Second, interest rates influence the value and supply of capital. If interest rates rise (fall), then the price of capital tends to fall (rise), but this process can be reversed if the interest rates don’t reflect the time preferences of individuals. This is a point that MMTers miss, and is related to Austrian business cycle theory. Labor is also affected by these policies since it must be complementary to capital used in specific processes that are affected by them. Otherwise, workers must be retrained to be properly absorbed back into the labor market in accordance with a given capital structure that changes when prices, interest rates, or government spending and taxation change. And with MMT, there would be high rates of volatility in these variables.

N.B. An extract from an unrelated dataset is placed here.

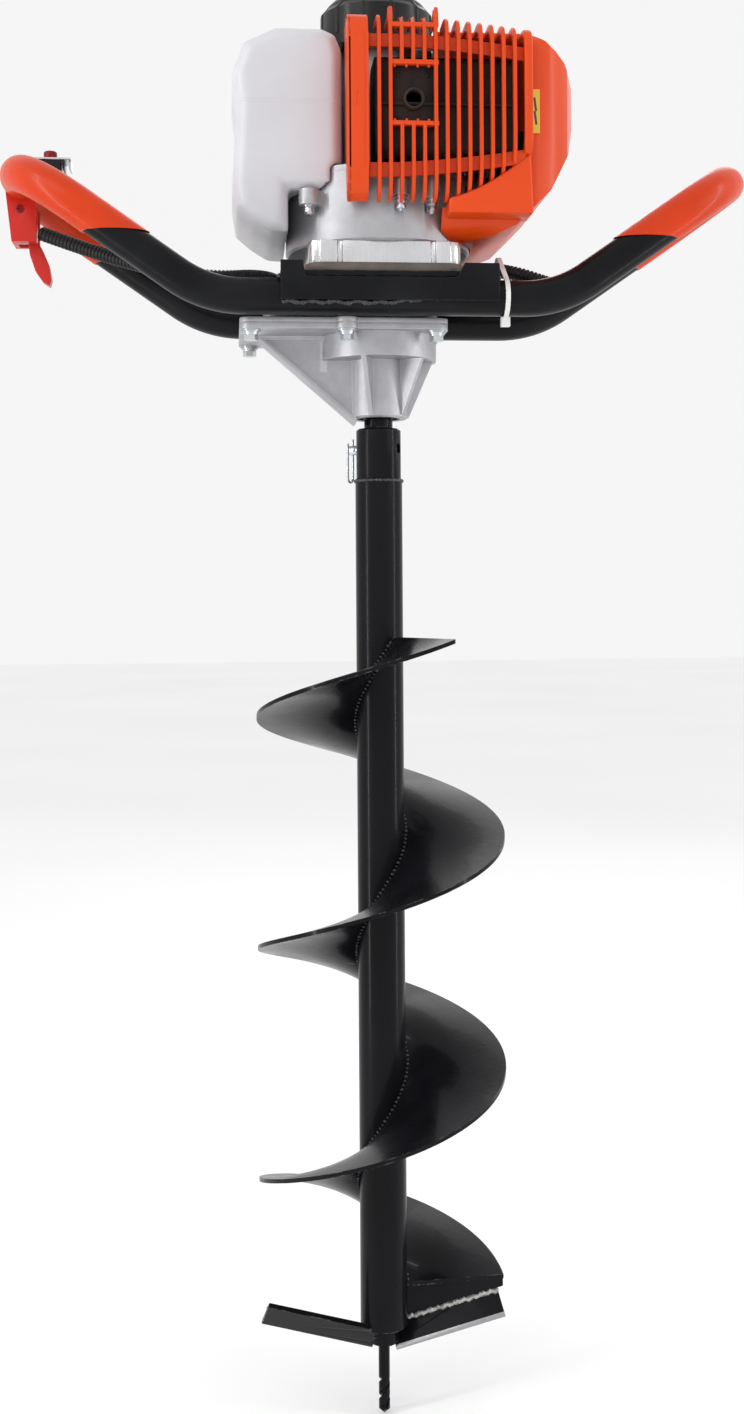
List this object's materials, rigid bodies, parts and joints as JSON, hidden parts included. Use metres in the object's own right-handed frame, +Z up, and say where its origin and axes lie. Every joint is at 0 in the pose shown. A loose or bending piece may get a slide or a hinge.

Modern monetary theorists, therefore, ignore the capital structure entirely, insisting that increases in the supply of money can only have positive externalities. The mainstream, while aware of real resource constraints and interest rate effects on real activity, can only flirt with the Austrian position when critiquing MMT. Although the mainstream often ignores aspects of Austrian theory, some of the strongest intuitive arguments against MMT come from the lessons taught by the heterodox Mises and Hayek.